L' exilé de Mogador Lecture de couverture


C’est la photo à Abdelkrim Khattabi ? Non, c’est la photo de l’un de ses compagnons, répondis-je. Sans doute l’habit  p...
Abdelmajid BAROUDI

C’est la photo à Abdelkrim Khattabi ? Non, c’est la photo de l’un de ses compagnons, répondis-je. Sans doute l’habit  pousse à  confondre à première vue les deux visages ; celui de l'Émir avec celui du Caïd. L’habit, est-il un symbole de différence ? Le verbe paraitre n’a pas la même signification chez tout le monde car l’assimilation n’est pas de mise. Il se trouve que la délégation conduite par Caïd Haddou Ben Hammou pour négocier la paix  avec les Français et les Espagnoles ne porte pas les mêmes vêtements que  ceux qui prétendent  déployer la civilisation et la ramener au Sud. Personne n’était et n’est  dupe. Ces négociateurs vêtus de vestes ont toujours associé la colonisation à l’exploitation. Et puis, l'habit ne fait pas le moine. Par ailleurs, l'habit exprime le Je dans sa dimension identitaire, culturelle et existentielle, comme si Caïd Haddou Ben Hammou et compagnie leurs disaient que nous sommes ce que nous sommes, assoiffés de paix et nous voulons être libres. Nous sommes chez nous, tout comme nous sommes prêts à sacrifier nos corps pour cette terre qui nous a vus  vivre et donc mourir.
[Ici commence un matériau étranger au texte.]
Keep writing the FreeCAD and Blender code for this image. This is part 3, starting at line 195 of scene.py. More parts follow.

La couleur du turban qui attire le regard, en plus de  l’échancrure de la djellaba qui laisse voir le blanc, assignent aux négociations menées par  Caïd   Haddou une tonalité dont la volonté est d’instaurer  un dialogue au sein d’une ambiance paisible : « J’avais moi-même lors de mes derniers jours dans le Rif entendu l’Emir affirmer constamment son désir  de ne pas engager les hostilités avec les amis français. Avec la France, il ne cherchait que la paix et le respect mutuel. » (2)
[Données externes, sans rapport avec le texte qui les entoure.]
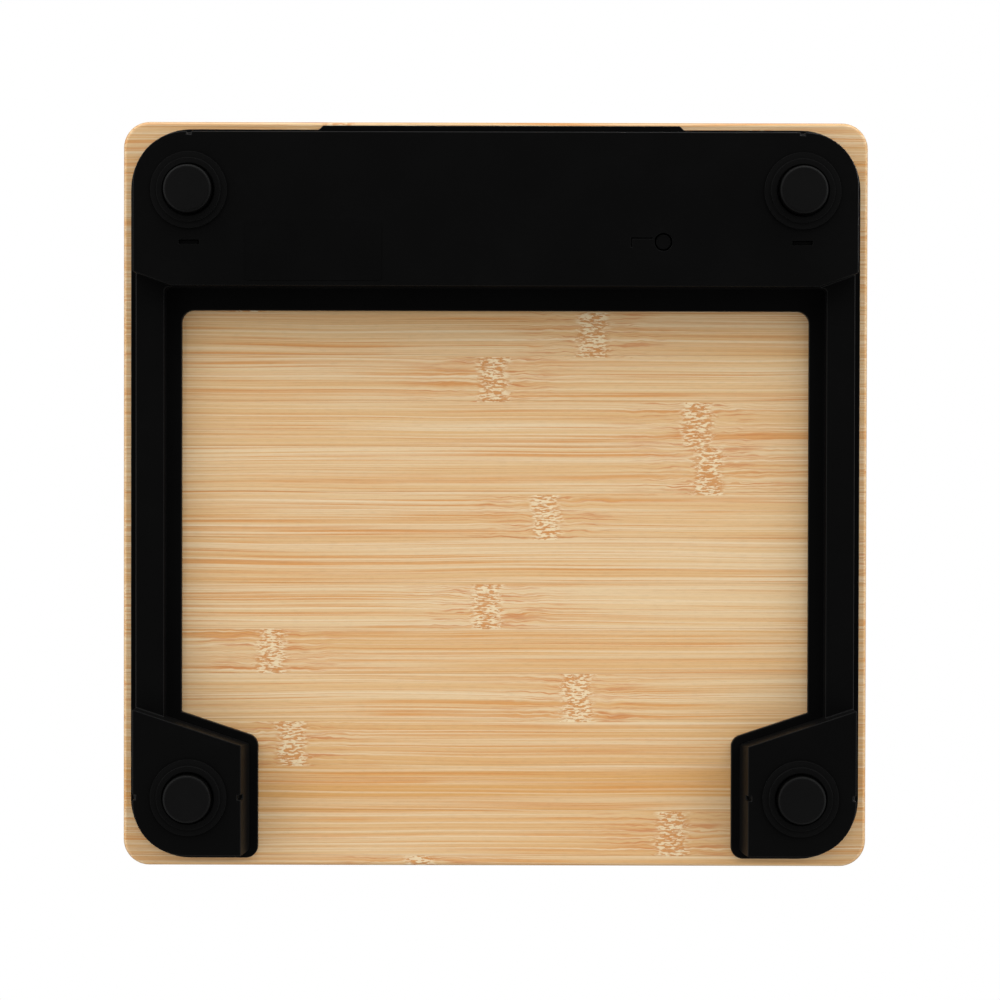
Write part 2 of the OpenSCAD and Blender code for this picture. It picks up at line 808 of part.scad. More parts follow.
// Stamped steel E: the outer bars are held, and the foot bends the middle bar
module load_cell() {
    color(steel) translate([0, 0, cell_z]) linear_extrude(cell_t) difference() {
        intersection() {
            circle(cell_r);
            translate([-10, -9.2]) square([20, 18.4]);
        }
        for (s = [-1, 1])
            translate([spine_x, s * (bar_half + slot_w / 2) - slot_w / 2]) square([20, slot_w]);
        translate([6, -bar_half - slot_w]) square([10, 2 * (bar_half + slot_w)]);
        for (s = [-1, 1]) translate([-s * ear_at, s * ear_at]) circle(ear_r);
    }
}

// Foil and a dab of sealant under the root of the middle bar
module gauge() {
    dab_r = 2;
    dab_h = 0.6;
    sphere_r = (dab_r * dab_r + dab_h * dab_h) / (2 * dab_h);
    foil_t = 0.15;
    color("white") translate([-5.2, 0, cell_z]) {
        translate([-2, -2, -foil_t]) cube([4, 4, foil_t]);
        intersection() {
            translate([0, 0, sphere_r - dab_h - foil_t / 2]) sphere(sphere_r);
            translate([0, 0, -2]) cylinder(r = dab_r, h = 2 - foil_t / 2);
        }
    }
}

// Disc that carries a load cell on the mount frame: a well over the middle bar,
// three posts around the cell and two ears for its screws
module bracket() {
    post_w = 2.4;
    color([0.2, 0.2, 0.21]) translate([0, 0, frame_z - bracket_t]) difference() {
        union() {
            cylinder(r = bracket_r, h = bracket_t);
            at_bracket_ears() cylinder(r = ear_r, h = bracket_t);
            intersection() {
                translate([0, 0, -cell_t - 0.4]) difference() {
                    cylinder(r = bracket_r, h = bracket_t + cell_t);
                    translate([0, 0, -over])
                        cylinder(r = cell_r + slide_gap, h = bracket_t + cell_t + 2 * over);
                }
                for (a = [0, 90, 225])
                    rotate([0, 0, a]) translate([0, -post_w / 2, -2 * cell_t])
                        cube([bracket_r, post_w, 4 * cell_t]);
            }
        }
        translate([-6, -bar_half - 0.8, -over]) cube([14, 2 * bar_half + 1.6, bracket_t + 2 * over]);
        at_bracket_ears() translate([0, 0, -over]) cylinder(r = screw_hole_r, h = bracket_t + 2 * over);
    }
}

module front_left_ring() { at_foot(left, front) ring(); }
module front_right_ring() { at_foot(right, front) ring(); }
module rear_left_ring() { at_foot(left, rear) ring(); }
module rear_right_ring() { at_foot(right, rear) ring(); }

module front_left_pad() { at_foot(left, front) pad(); }
module front_right_pad() { at_foot(right, front) pad(); }
module rear_left_pad() { at_foot(left, rear) pad(); }
module rear_right_pad() { at_foot(right, rear) pad(); }

module front_left_plunger() { at_foot(left, front) plunger(); }
module front_right_plunger() { at_foot(right, front) plunger(); }
module rear_left_plunger() { at_foot(left, rear) plunger(); }
module rear_right_plunger() { at_foot(right, rear) plunger(); }

module front_left_load_cell() { at_foot(left, front) load_cell(); }
module front_right_load_cell() { at_foot(right, front) load_cell(); }
module rear_left_load_cell() { at_foot(left, rear) load_cell(); }
module rear_right_load_cell() { at_foot(right, rear) load_cell(); }

module front_left_gauge() { at_foot(left, front) gauge(); }
module front_right_gauge() { at_foot(right, front) gauge(); }
module rear_left_gauge() { at_foot(left, rear) gauge(); }
module rear_right_gauge() { at_foot(right, rear) gauge(); }

module front_left_bracket() { at_foot(left, front) bracket(); }
module front_right_bracket() { at_foot(right, front) bracket(); }
module rear_left_bracket() { at_foot(left, rear) bracket(); }
module rear_right_bracket() { at_foot(right, rear) bracket(); }

// ---------------------------------------------------------------- nodes

bamboo_board();
mount_frame();
bottom_cover();
rating_label();
display_lens();
lens_adhesive();
display_housing();
lcd_glass();
backlight();
zebra_strip();
power_button();
tare_button();
unit_button();
power_switch();
tare_switch();
unit_switch();
power_stem();
tare_stem();
unit_stem();
main_pcb();
converter_chip();
controller_chip();
usb_socket();
battery();
battery_pad();
battery_leads();
board_screws();
bracket_screws();
pcb_screws();
front_left_ring();
front_right_ring();
rear_left_ring();
rear_right_ring();
front_left_pad();
front_right_pad();
rear_left_pad();
rear_right_pad();
front_left_plunger();
front_right_plunger();
rear_left_plunger();
rear_right_plunger();
front_left_load_cell();
front_right_load_cell();
rear_left_load_cell();
rear_right_load_cell();
front_left_gauge();
front_right_gauge();
rear_left_gauge();
rear_right_gauge();
front_left_bracket();
front_right_bracket();
rear_left_bracket();
rear_right_bracket();
front_left_wires();
front_right_wires();
rear_left_wires();
rear_right_wires();
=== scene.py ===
import math

import bmesh
import bpy
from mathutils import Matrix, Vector


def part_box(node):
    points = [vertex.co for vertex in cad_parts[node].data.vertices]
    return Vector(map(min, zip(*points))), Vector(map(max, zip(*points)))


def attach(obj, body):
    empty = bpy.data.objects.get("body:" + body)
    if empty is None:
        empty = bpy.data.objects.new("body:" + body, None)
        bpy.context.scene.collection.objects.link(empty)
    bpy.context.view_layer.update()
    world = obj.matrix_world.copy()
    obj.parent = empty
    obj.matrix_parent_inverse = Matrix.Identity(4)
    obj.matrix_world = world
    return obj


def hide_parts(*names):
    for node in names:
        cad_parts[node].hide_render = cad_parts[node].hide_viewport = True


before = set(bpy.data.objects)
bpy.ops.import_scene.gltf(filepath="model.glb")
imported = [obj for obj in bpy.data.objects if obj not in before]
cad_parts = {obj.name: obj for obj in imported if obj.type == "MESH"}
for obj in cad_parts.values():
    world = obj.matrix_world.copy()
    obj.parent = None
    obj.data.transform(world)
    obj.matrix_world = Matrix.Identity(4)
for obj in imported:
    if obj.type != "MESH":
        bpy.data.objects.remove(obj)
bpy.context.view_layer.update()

# ---------------------------------------------------------------- camera
# Under the scale, looking straight up at the cover and the four feet. It stands a little to the
# right of the middle and leans by half a degree, and the front of the scale is at the top.
MM = 0.001
eye = bpy.data.cameras.new("camera")
eye.lens = 62.15
eye.sensor_width = 36
eye.clip_start = 0.01
camera = bpy.data.objects.new("camera", eye)
camera.location = (1.3 * MM, -2.5 * MM, -452 * MM)
camera.rotation_euler = (math.radians(180 - 0.485), 0, math.radians(-0.13))
bpy.context.scene.collection.objects.link(camera)
bpy.context.scene.camera = camera


# ---------------------------------------------------------------- studio
# A white tent of light with its brightest band low round the horizon, and a pale table top.
# The table shows only from above, so that the underside can be looked at through it.
class Signal:
    """One output of a shader's nodes. Arithmetic on it adds nodes to the same tree."""

    def __init__(self, tree, output=None):
        self.tree = tree
        self.output = output

    def node(self, kind, settings=None, inputs=None, output=0):
        made = self.tree.nodes.new(kind)
        for name, value in (settings or {}).items():
            if name == "stops":
                stops = made.color_ramp.elements
                while len(stops) < len(value):
                    stops.new(1)
                for stop, (position, colour) in zip(stops, value):
                    stop.position = position
                    stop.color = colour
            elif name == "interpolation":
                made.color_ramp.interpolation = value
            else:
                setattr(made, name, value)
        for name, value in (inputs or {}).items():
            if isinstance(value, Signal):
                self.tree.links.new(value.output, made.inputs[name])
            else:
                made.inputs[name].default_value = value
        return Signal(self.tree, made.outputs[output] if made.outputs else None)

    def maths(self, operation, first, second):
        kind = self.output.type
        if kind == "VECTOR":
            pair = [(v,) * 3 if isinstance(v, (int, float)) else v for v in (first, second)]
            return self.node("ShaderNodeVectorMath", {"operation": operation}, {0: pair[0], 1: pair[1]})
        if kind == "RGBA":
            pair = [(v, v, v, 1) if isinstance(v, (int, float)) else v for v in (first, second)]
            blend = {"data_type": "RGBA", "blend_type": operation}
            return self.node("ShaderNodeMix", blend, {0: 1.0, 6: pair[0], 7: pair[1]}, 2)
        return self.node("ShaderNodeMath", {"operation": operation}, {0: first, 1: second})

    def __add__(self, other):
        return self.maths("ADD", self, other)

    def __radd__(self, other):
        return self.maths("ADD", other, self)

    def __sub__(self, other):
        return self.maths("SUBTRACT", self, other)

    def __rsub__(self, other):
        return self.maths("SUBTRACT", other, self)

    def __mul__(self, other):
        return self.maths("MULTIPLY", self, other)

    def __rmul__(self, other):
        return self.maths("MULTIPLY", other, self)

    def __truediv__(self, other):
        return self.maths("DIVIDE", self, other)

    def __rtruediv__(self, other):
        return self.maths("DIVIDE", other, self)

    def __abs__(self):
        return self.node("ShaderNodeMath", {"operation": "ABSOLUTE"}, {0: self})

    def fraction(self):
        return self.node("ShaderNodeMath", {"operation": "FRACT"}, {0: self})

    def part(self, axis):
        return self.node("ShaderNodeSeparateXYZ", {}, {0: self}, axis)

    def step(self, start, end):
        """0 at start and 1 at end, with soft ends; start may be the larger."""
        soft = {"interpolation_type": "SMOOTHSTEP"}
        if start < end:
            return self.node("ShaderNodeMapRange", soft, {0: self, 1: start, 2: end})
        return 1 - self.node("ShaderNodeMapRange", soft, {0: self, 1: end, 2: start})

    def mix(self, low, high):
        """Colour low where this is 0, and high where it is 1."""
        return self.node("ShaderNodeMix", {"data_type": "RGBA"}, {0: self, 6: low, 7: high}, 2)

    def noise(self, detail=2.0, rough=0.5, distortion=0.0):
        """Noise of this place, one blob per unit."""
        return self.node("ShaderNodeTexNoise", {}, {
            "Vector": self, "Scale": 1.0, "Detail": detail, "Roughness": rough, "Distortion": distortion})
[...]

Le marron  de la djellaba qui chasse le noir revêt une signification selon laquelle, l’Etant existentiel d’une plaie causée par la nature et la culture, veut  absolument  se convertir en  devenir où la justice l’emporte sur l’humiliation. « Maintenant que nous avons vaincu et expulsé les Espagnoles de notre terre, nous devons concentrer toutes nos forces à faire de ce petit territoire  aride et montagneux, un pays libre, indépendant et respecté, mais aussi un beau et prospère pays où il fait bon vivre et en paix avec tous nos voisins, en premiers  les Français. »(3)  Que voit-on dans la couleur de la djellaba  que porte Caïd Haddou ? Une double endurance. L’une  est d'ordre géographique ou naturel, l’autre est imposée par l’engouement des forces occidentales s'inscrivant dans une stratégie qui vise à s’accaparer des richesses  de ce pays qu’est Le Maroc. Sur les djellabas   de Caïd Haddou et ses compagnons de route s’étale  tout un relief que seule la méditerranée  tolère. On dirait que le langage  s'accommode à une terre qui incite  les siens  à épouser la négation. Ces reliefs abritent l'écho d’un cri provenant du fin fond de l’endurance : Non à l'humiliation.

La canne que tient Caïd Haddou représente le prolongement de la chair dans  la terre. Le vocabulaire n’a plus de place  sur cette image pleine de sens. En regardant Caïd Haddou bouger sa canne verticalement, de haut en bas, on comprend que le message est on ne peut plus clair. Chaque coup de canne s'harmonise avec le refrain que tout le monde doit écouter : Nous sommes là et nous y restons.

Le visage comme  le décrit pertinemment  Levinas commence par la rencontre d’autrui. Cette rencontre intersubjective  s'élève au niveau de l'inter-corporéité  pour paraphraser Merleau Ponty, dont  la communication est déterminante. Du coup, Caïd Haddou est un visage  qui communique et négocie le sort de tout le Rif. Ce visage exprime  les traits d’un bon vivant n’ayant qu’un souci, c’est  de conclure un  pacte avec ses interlocuteurs visant à arracher le Rif  d’une double endurance ; économique et coloniale. Il s'ensuit que le visage  est le premier à inaugurer la  rencontre  d’autrui. Je  cite Levinas : « L’autre me paraît comme celui à l’égard de qui j’ai une responsabilité. » Il va sans dire que le visage de Caïd Haddou est une forme d’altérité selon laquelle autrui doit assumer sa responsabilité. Il est donc un visage qui dévisage autrui et l’expose à sa nudité. Vous n’êtes pas prêts à négocier. Notre souplesse vous démasque, lit-on sur le visage  d’un messager guidé  par les directives de l’Emir. Caïd Haddou résume comme l’indique Levinas le caractère contradictoire du visage. «  Il est toute faiblesse  et toute autorité. »Mais  cette autorité émane  d’une morale, celle d’aimer la vie. «  Tu ne tueras point. »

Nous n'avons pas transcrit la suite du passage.